- [RECORDS SUPPLIED]
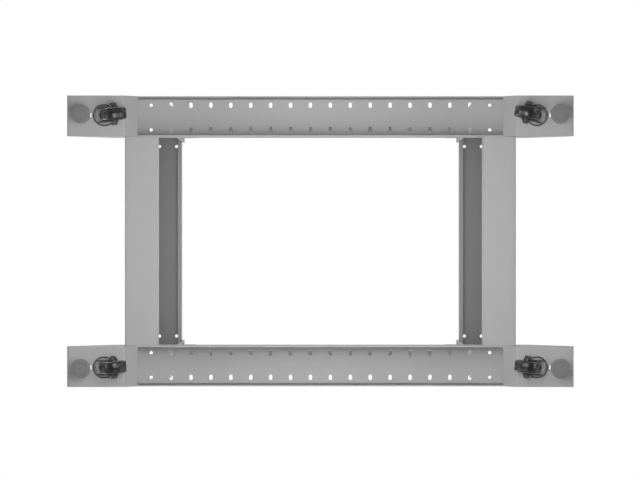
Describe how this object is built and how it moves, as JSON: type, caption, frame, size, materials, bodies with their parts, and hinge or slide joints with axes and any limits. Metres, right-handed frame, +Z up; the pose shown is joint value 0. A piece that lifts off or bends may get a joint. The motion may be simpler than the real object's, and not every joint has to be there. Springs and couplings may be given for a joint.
{
  "type": "four post open frame rack",
  "caption": "Open frame rack: four perforated posts on two footed side rails, joined by cross-members, with casters and levelling feet.",
  "frame": {"origin": "on the floor, under the middle of the rack", "axes": "+X across the rack, +Y from front to rear, +Z up"},
  "size_m": [0.575, 1, 1.0101],
  "materials": {
    "frame_paint": "satin powder coat",
    "caster_metal": "semi-gloss black and dark zinc plating",
    "fork_metal": "semi-gloss black paint",
    "bolt_zinc": "zinc plating",
    "wheel_plastic": "moulded",
    "tyre_rubber": "moulded",
    "pad_plastic": "moulded"
  },
  "bodies": {
    "frame": {"side_rail_left": "frame_paint", "side_rail_right": "frame_paint", "base_cross_front": "frame_paint", "base_cross_rear": "frame_paint", "top_cross_front": "frame_paint", "top_cross_rear": "frame_paint", "top_side_left": "frame_paint", "top_side_right": "frame_paint", "foot_plate_front_left": "frame_paint", "post_front_left": "frame_paint", "top_bracket_front_left": "frame_paint", "caster_race_front_left": "caster_metal", "foot_plate_front_right": "frame_paint", "post_front_right": "frame_paint", "top_bracket_front_right": "frame_paint", "caster_race_front_right": "caster_metal", "foot_plate_rear_left": "frame_paint", "post_rear_left": "frame_paint", "top_bracket_rear_left": "frame_paint", "caster_race_rear_left": "caster_metal", "foot_plate_rear_right": "frame_paint", "post_rear_right": "frame_paint", "top_bracket_rear_right": "frame_paint", "caster_race_rear_right": "caster_metal"},
    "caster_front_left": {"caster_fork_front_left": "fork_metal", "caster_axle_front_left": "bolt_zinc"},
    "wheel_front_left": {"caster_wheel_front_left": "wheel_plastic", "caster_tyre_front_left": "tyre_rubber"},
    "leveller_front_left": {"levelling_foot_front_left": "pad_plastic"},
    "caster_front_right": {"caster_fork_front_right": "fork_metal", "caster_axle_front_right": "bolt_zinc"},
    "wheel_front_right": {"caster_wheel_front_right": "wheel_plastic", "caster_tyre_front_right": "tyre_rubber"},
    "leveller_front_right": {"levelling_foot_front_right": "pad_plastic"},
    "caster_rear_left": {"caster_fork_rear_left": "fork_metal", "caster_axle_rear_left": "bolt_zinc"},
    "wheel_rear_left": {"caster_wheel_rear_left": "wheel_plastic", "caster_tyre_rear_left": "tyre_rubber"},
    "leveller_rear_left": {"levelling_foot_rear_left": "pad_plastic"},
    "caster_rear_right": {"caster_fork_rear_right": "fork_metal", "caster_axle_rear_right": "bolt_zinc"},
    "wheel_rear_right": {"caster_wheel_rear_right": "wheel_plastic", "caster_tyre_rear_right": "tyre_rubber"},
    "leveller_rear_right": {"levelling_foot_rear_right": "pad_plastic"}
  },
  "joints": [
    {"name": "swivel_front_left", "type": "hinge", "parent": "frame", "child": "caster_front_left", "pos_m": [-0.2485, -0.4266, 0.063], "axis": [0, 0, 1], "range_deg": [-86, 94]},
    {"name": "wheel_spin_front_left", "type": "hinge", "parent": "caster_front_left", "child": "wheel_front_left", "pos_m": [-0.24699, -0.40505, 0.028], "axis": [-0.9976, 0.0698, 0], "continuous": true},
    {"name": "level_front_left", "type": "slide", "parent": "frame", "child": "leveller_front_left", "axis": [0, 0, 1], "range_m": [-0.015, 0.025]},
    {"name": "swivel_front_right", "type": "hinge", "parent": "frame", "child": "caster_front_right", "pos_m": [0.2485, -0.4266, 0.063], "axis": [0, 0, 1], "range_deg": [-86, 94]},
    {"name": "wheel_spin_front_right", "type": "hinge", "parent": "caster_front_right", "child": "wheel_front_right", "pos_m": [0.25001, -0.40505, 0.028], "axis": [-0.9976, 0.0698, 0], "continuous": true},
    {"name": "level_front_right", "type": "slide", "parent": "frame", "child": "leveller_front_right", "axis": [0, 0, 1], "range_m": [-0.015, 0.025]},
    {"name": "swivel_rear_left", "type": "hinge", "parent": "frame", "child": "caster_rear_left", "pos_m": [-0.2485, 0.4266, 0.063], "axis": [0, 0, 1], "range_deg": [-96, 84]},
    {"name": "wheel_spin_rear_left", "type": "hinge", "parent": "caster_rear_left", "child": "wheel_rear_left", "pos_m": [-0.24624, 0.40512, 0.028], "axis": [0.9945, 0.1045, 0], "continuous": true},
    {"name": "level_rear_left", "type": "slide", "parent": "frame", "child": "leveller_rear_left", "axis": [0, 0, 1], "range_m": [-0.015, 0.025]},
    {"name": "swivel_rear_right", "type": "hinge", "parent": "frame", "child": "caster_rear_right", "pos_m": [0.2485, 0.4266, 0.063], "axis": [0, 0, 1], "range_deg": [-101, 79]},
    {"name": "wheel_spin_rear_right", "type": "hinge", "parent": "caster_rear_right", "child": "wheel_rear_right", "pos_m": [0.25262, 0.4054, 0.028], "axis": [0.9816, 0.1908, 0], "continuous": true},
    {"name": "level_rear_right", "type": "slide", "parent": "frame", "child": "leveller_rear_right", "axis": [0, 0, 1], "range_m": [-0.015, 0.025]}
  ]
}
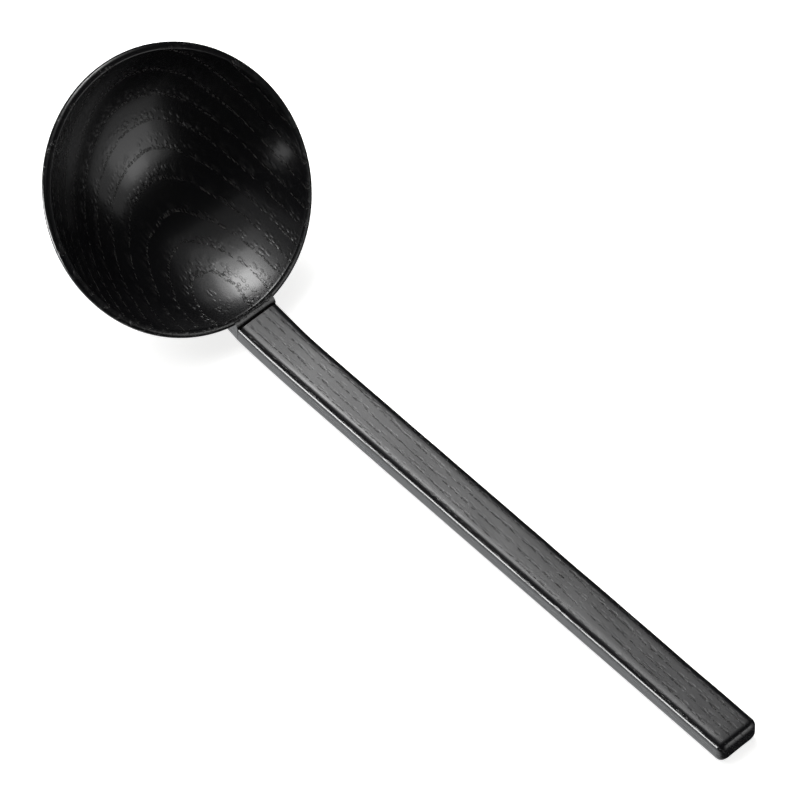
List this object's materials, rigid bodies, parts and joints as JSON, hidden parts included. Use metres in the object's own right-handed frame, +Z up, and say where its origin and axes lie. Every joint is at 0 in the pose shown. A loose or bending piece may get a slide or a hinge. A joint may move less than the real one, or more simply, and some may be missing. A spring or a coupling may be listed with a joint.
{
  "type": "wooden serving ladle",
  "caption": "Black lacquered wooden ladle with a round bowl and a straight square-edged handle, lying flat on the underside of its handle.",
  "frame": {"origin": "on the table under the middle of the ladle's length and width", "axes": "+Z up from the table, +X along the straight handle from the bowl to its end, +Y across it"},
  "size_m": [0.2348, 0.076, 0.0607],
  "materials": {
    "bowl_lacquer": "open-grained wood under thin black gloss lacquer",
    "handle_lacquer": "open-grained wood under thin black semi-gloss lacquer",
    "wood_glue": "cured dark glue film"
  },
  "bodies": {
    "root": {"bowl": "bowl_lacquer", "handle": "handle_lacquer", "glue_line": "wood_glue"}
  },
  "joints": []
}
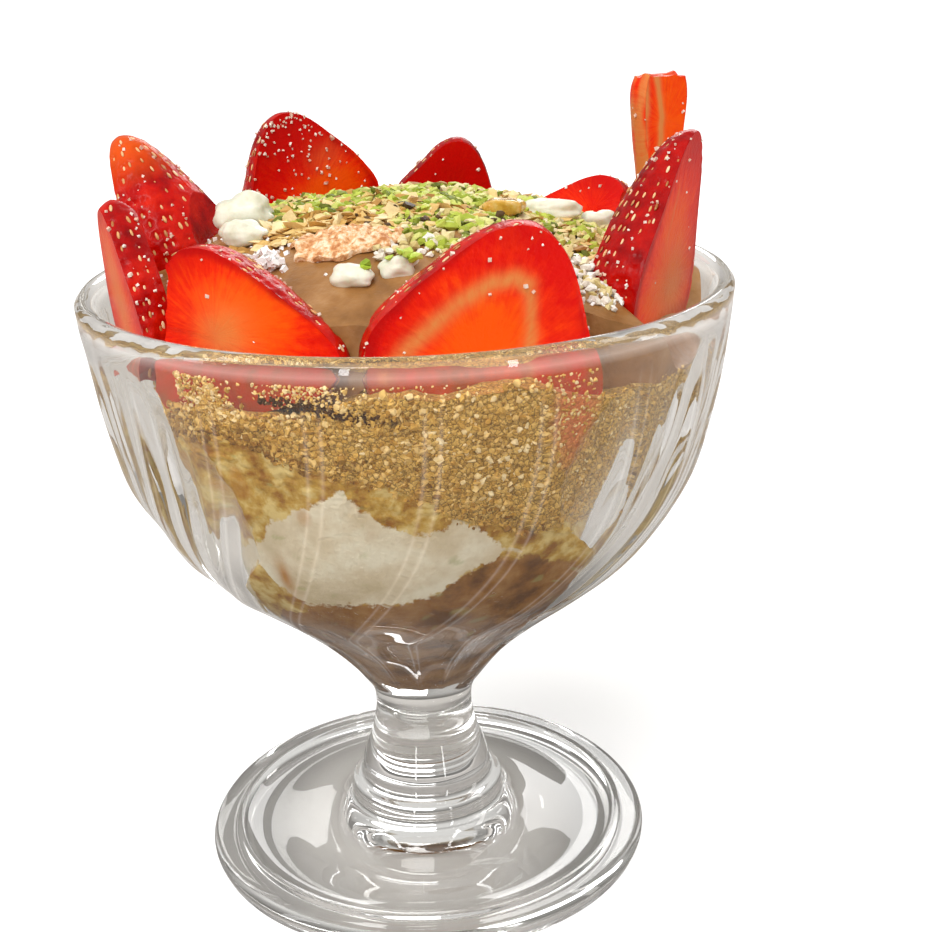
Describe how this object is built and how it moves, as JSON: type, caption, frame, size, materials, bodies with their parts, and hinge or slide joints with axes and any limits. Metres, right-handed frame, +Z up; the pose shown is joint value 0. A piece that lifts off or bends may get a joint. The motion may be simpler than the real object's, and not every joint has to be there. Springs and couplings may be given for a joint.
{
  "type": "cup of gelato",
  "caption": "Footed fluted glass filled with cream, sponge, biscuit crumbs and chocolate gelato, ringed by cut strawberries and topped with chopped nuts.",
  "frame": {"origin": "centre of the foot's flat underside, on the surface that the glass stands on", "axes": "+Z up along the glass's axis; -Y towards the front, the side with the two largest strawberry slices; +X to the right as seen from the front"},
  "size_m": [0.1114, 0.1114, 0.14],
  "materials": {
    "clear_glass": "clear pressed glass, fluted outside, glossy",
    "chocolate_cream": "smooth chocolate cream, wet against the glass",
    "white_cream": "soft warm white cream, satin",
    "sponge": "golden soaked sponge and caramel, moist",
    "biscuit_crumbs": "coarse dry biscuit crumbs",
    "gelato": "smooth milk chocolate gelato, softly glossy, with chopped nuts stuck in it",
    "strawberry": "fresh cut strawberry, wet cut face and seeded glossy skin",
    "biscuit_flake": "crisp sugared flake",
    "candied_fruit": "translucent amber candied fruit",
    "sugar_crystal": "glossy clear sugar crystal"
  },
  "bodies": {
    "root": {"glass": "clear_glass", "chocolate_cream": "chocolate_cream", "white_cream": "white_cream", "sponge_layer": "sponge", "crumb_layer": "biscuit_crumbs", "gelato_dome": "gelato", "strawberry_1": "strawberry", "strawberry_2": "strawberry", "strawberry_3": "strawberry", "strawberry_4": "strawberry", "strawberry_5": "strawberry", "strawberry_6": "strawberry", "strawberry_7": "strawberry", "strawberry_8": "strawberry", "strawberry_9": "strawberry", "white_piece_1": "white_cream", "white_piece_2": "white_cream", "white_piece_3": "white_cream", "white_piece_4": "white_cream", "white_piece_5": "white_cream", "white_piece_6": "white_cream", "biscuit_flake": "biscuit_flake", "amber_piece": "candied_fruit", "sugar_crystal": "sugar_crystal"}
  },
  "joints": []
}
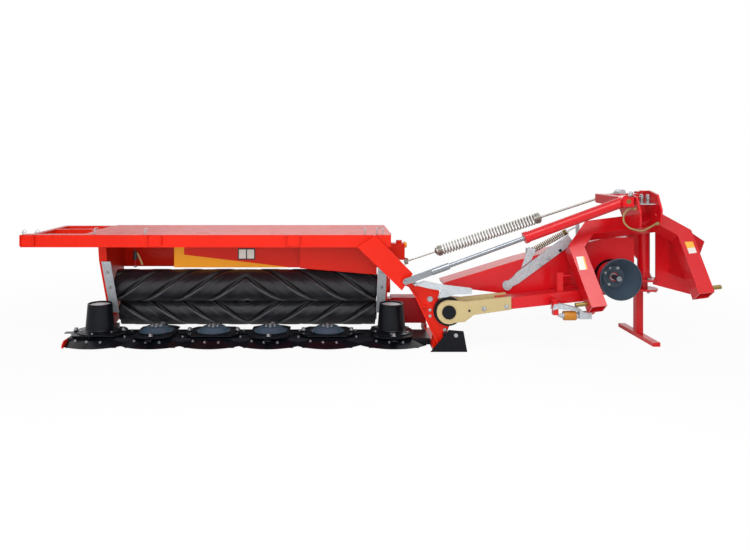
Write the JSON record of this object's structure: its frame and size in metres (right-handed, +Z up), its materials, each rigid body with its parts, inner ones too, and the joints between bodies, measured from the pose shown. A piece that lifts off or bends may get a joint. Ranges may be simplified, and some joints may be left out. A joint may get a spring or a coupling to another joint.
{
  "type": "rear-mounted disc mower conditioner",
  "caption": "Rear-mounted disc mower with a rubber roller conditioner, folding on a side arm behind a three-point headstock, parked on its cutterbar and stand.",
  "frame": {"origin": "centre of the parking stand foot's sole, on the ground", "axes": "+X towards the machine's hitch side away from the cutterbar, +Y rearward away from the tractor, +Z up"},
  "size_m": [4.673, 1.0072, 1.0703],
  "materials": {
    "red_paint": "gloss",
    "frame_red": "gloss",
    "dark_red": "satin",
    "black_paint": "gloss",
    "yellow_film": "gloss",
    "galvanised": "matte",
    "spring_steel": "satin",
    "bright_steel": "polished",
    "pin_steel": "satin",
    "tan_paint": "satin",
    "rubber": "satin",
    "shield_plastic": "satin",
    "buffer_amber": "satin",
    "gold_steel": "polished",
    "hose_plastic": "satin"
  },
  "bodies": {
    "headstock": {"headstock_arch": "frame_red", "hitch_pins": "pin_steel", "top_link_bracket": "frame_red", "column_pin": "frame_red", "column_frame": "frame_red", "turret_hose": "hose_plastic"},
    "stand": {"parking_stand": "frame_red"},
    "arm": {"arm_plates": "tan_paint", "arm_tube": "frame_red", "lift_pin": "black_paint", "belt_guard": "frame_red", "arm_sleeve": "frame_red", "spring_bracket": "galvanised", "input_shield": "shield_plastic", "input_housing": "frame_red", "cylinder_pin": "pin_steel", "guard_brace": "galvanised", "input_ring": "black_paint", "release_link": "galvanised", "release_buffer": "buffer_amber", "lock_spring": "gold_steel", "lock_rod": "galvanised"},
    "input_shaft": {"input_stub": "bright_steel"},
    "mower": {"cutterbar": "black_paint", "skids": "black_paint", "outer_shoe": "red_paint", "cover": "red_paint", "front_beam": "red_paint", "side_plate_outer": "red_paint", "side_plate_inner": "red_paint", "guard_strips": "galvanised", "end_frame": "red_paint", "front_panel": "red_paint", "panel_stripe": "yellow_film", "support_channel": "red_paint", "inner_bracket": "red_paint", "hub_flange": "black_paint", "inner_shoe": "black_paint", "latch_plate": "galvanised", "rear_box": "dark_red", "rear_link": "dark_red", "drive_box": "red_paint", "spring_lug": "dark_red"},
    "upper_roller": {"roller_upper": "rubber"},
    "lower_roller": {"roller_lower": "rubber"},
    "cylinder": {"cylinder_barrel": "frame_red"},
    "rod": {"cylinder_rod": "bright_steel"},
    "spring": {"spring_coil": "spring_steel", "spring_anchor": "spring_steel"},
    "spring_slider": {"spring_rod": "spring_steel"},
    "rotor_1": {"rotor_disc_1": "black_paint"},
    "rotor_2": {"rotor_disc_2": "black_paint"},
    "rotor_3": {"rotor_disc_3": "black_paint"},
    "rotor_4": {"rotor_disc_4": "black_paint"},
    "rotor_5": {"rotor_disc_5": "black_paint"},
    "rotor_6": {"rotor_disc_6": "black_paint"}
  },
  "joints": [
    {"name": "breakaway", "type": "hinge", "parent": "headstock", "child": "arm", "pos_m": [0, -0.083, 0.7], "axis": [0, 0, -1], "range_deg": [0, 20]},
    {"name": "stand_slide", "type": "slide", "parent": "headstock", "child": "stand", "axis": [0, 0, 1], "range_m": [0, 0.29]},
    {"name": "input_spin", "type": "hinge", "parent": "arm", "child": "input_shaft", "pos_m": [-0.282, -0.3, 0.472], "axis": [0, -1, 0], "continuous": true},
    {"name": "lift", "type": "hinge", "parent": "arm", "child": "mower", "pos_m": [-1.4355, -0.33, 0.264], "axis": [0, 1, 0], "range_deg": [-15, 85]},
    {"name": "cylinder_swing", "type": "hinge", "parent": "arm", "child": "cylinder", "pos_m": [-0.3, -0.475, 1.003], "axis": [0, 1, 0], "range_deg": [-4.3, 0.8]},
    {"name": "rod_slide", "type": "slide", "parent": "cylinder", "child": "rod", "axis": [0.9386, 0, 0.345], "range_m": [-0.09, 0.485]},
    {"name": "spring_swing", "type": "hinge", "parent": "arm", "child": "spring", "pos_m": [-0.133, 0.05, 1.037], "axis": [0, 1, 0], "range_deg": [-7.9, 1.4]},
    {"name": "spring_slide", "type": "slide", "parent": "spring", "child": "spring_slider", "axis": [0.9498, 0, 0.3128], "range_m": [-0.08, 0.445], "deforming": ["spring_coil"]},
    {"name": "upper_roller_spin", "type": "hinge", "parent": "mower", "child": "upper_roller", "pos_m": [-2.837, 0.132, 0.345], "axis": [1, 0, 0], "continuous": true},
    {"name": "lower_roller_spin", "type": "hinge", "parent": "mower", "child": "lower_roller", "pos_m": [-2.837, 0.249, 0.14], "axis": [1, 0, 0], "continuous": true},
    {"name": "rotor_1_spin", "type": "hinge", "parent": "mower", "child": "rotor_1", "pos_m": [-3.84, -0.118, 0.06], "axis": [0, 0, 1], "continuous": true},
    {"name": "rotor_2_spin", "type": "hinge", "parent": "mower", "child": "rotor_2", "pos_m": [-3.44, -0.118, 0.06], "axis": [0, 0, 1], "continuous": true},
    {"name": "rotor_3_spin", "type": "hinge", "parent": "mower", "child": "rotor_3", "pos_m": [-3.04, -0.118, 0.06], "axis": [0, 0, 1], "continuous": true},
    {"name": "rotor_4_spin", "type": "hinge", "parent": "mower", "child": "rotor_4", "pos_m": [-2.64, -0.118, 0.06], "axis": [0, 0, 1], "continuous": true},
    {"name": "rotor_5_spin", "type": "hinge", "parent": "mower", "child": "rotor_5", "pos_m": [-2.24, -0.118, 0.06], "axis": [0, 0, 1], "continuous": true},
    {"name": "rotor_6_spin", "type": "hinge", "parent": "mower", "child": "rotor_6", "pos_m": [-1.79, -0.118, 0.06], "axis": [0, 0, 1], "continuous": true}
  ],
  "couplings": [
    {"joint": "cylinder_swing", "follows": "lift", "ratio": -0.0494},
    {"joint": "rod_slide", "follows": "lift", "m_per_rad": 0.3236},
    {"joint": "spring_swing", "follows": "lift", "ratio": -0.0921},
    {"joint": "spring_slide", "follows": "lift", "m_per_rad": 0.2968},
    {"joint": "lower_roller_spin", "follows": "upper_roller_spin", "ratio": -1},
    {"joint": "rotor_2_spin", "follows": "rotor_1_spin", "ratio": -1},
    {"joint": "rotor_3_spin", "follows": "rotor_1_spin", "ratio": 1},
    {"joint": "rotor_4_spin", "follows": "rotor_1_spin", "ratio": -1},
    {"joint": "rotor_5_spin", "follows": "rotor_1_spin", "ratio": 1},
    {"joint": "rotor_6_spin", "follows": "rotor_1_spin", "ratio": -1}
  ]
}
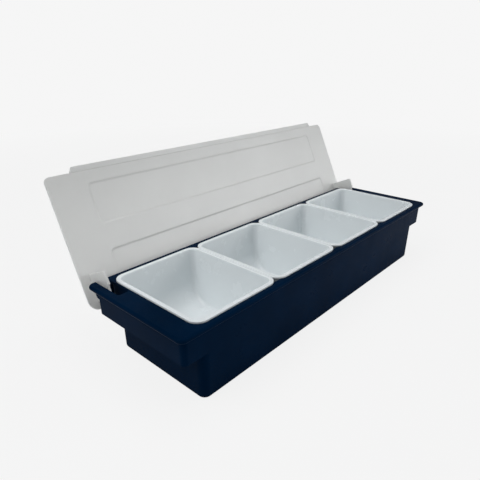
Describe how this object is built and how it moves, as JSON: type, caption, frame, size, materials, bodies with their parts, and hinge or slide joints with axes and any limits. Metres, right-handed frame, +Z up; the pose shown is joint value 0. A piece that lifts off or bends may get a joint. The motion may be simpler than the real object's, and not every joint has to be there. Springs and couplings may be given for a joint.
{
  "type": "condiment caddy",
  "caption": "Long dark plastic bar caddy with a row of lift-out white square inserts and a frosted lid hinged along the back, standing open.",
  "frame": {"origin": "middle of the tray's flat bottom, on the table", "axes": "+X along the row of inserts, +Y from the front to the hinge side, +Z up"},
  "size_m": [0.4998, 0.2081, 0.1897],
  "materials": {
    "tray_plastic": "moulded, slightly glossy, very dark navy",
    "lid_plastic": "frosted, translucent grey white",
    "insert_plastic": "smooth, opaque white"
  },
  "bodies": {
    "tray": {"tray": "tray_plastic"},
    "lid": {"lid": "lid_plastic"},
    "insert_1": {"insert_1": "insert_plastic"},
    "insert_2": {"insert_2": "insert_plastic"},
    "insert_3": {"insert_3": "insert_plastic"},
    "insert_4": {"insert_4": "insert_plastic"}
  },
  "joints": [
    {"name": "lid_hinge", "type": "hinge", "parent": "tray", "child": "lid", "pos_m": [0, 0.0643, 0.0733], "axis": [-1, 0, 0], "range_deg": [-115.5, 0]},
    {"name": "insert_1_lift", "type": "slide", "parent": "tray", "child": "insert_1", "axis": [0, 0, 1], "range_m": [0, 0.1]},
    {"name": "insert_2_lift", "type": "slide", "parent": "tray", "child": "insert_2", "axis": [0, 0, 1], "range_m": [0, 0.1]},
    {"name": "insert_3_lift", "type": "slide", "parent": "tray", "child": "insert_3", "axis": [0, 0, 1], "range_m": [0, 0.1]},
    {"name": "insert_4_lift", "type": "slide", "parent": "tray", "child": "insert_4", "axis": [0, 0, 1], "range_m": [0, 0.1]}
  ]
}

- [SHORT TASK]
Which lines contain "rigid"? Copy each of them out.

- [ANSWER FOR THE TASK]
List this object's materials, rigid bodies, parts and joints as JSON, hidden parts included. Use metres in the object's own right-handed frame, +Z up, and say where its origin and axes lie. Every joint is at 0 in the pose shown. A loose or bending piece may get a slide or a hinge. A joint may move less than the real one, or more simply, and some may be missing. A spring or a coupling may be listed with a joint.
Write the JSON record of this object's structure: its frame and size in metres (right-handed, +Z up), its materials, each rigid body with its parts, inner ones too, and the joints between bodies, measured from the pose shown. A piece that lifts off or bends may get a joint. Ranges may be simplified, and some joints may be left out. A joint may get a spring or a coupling to another joint.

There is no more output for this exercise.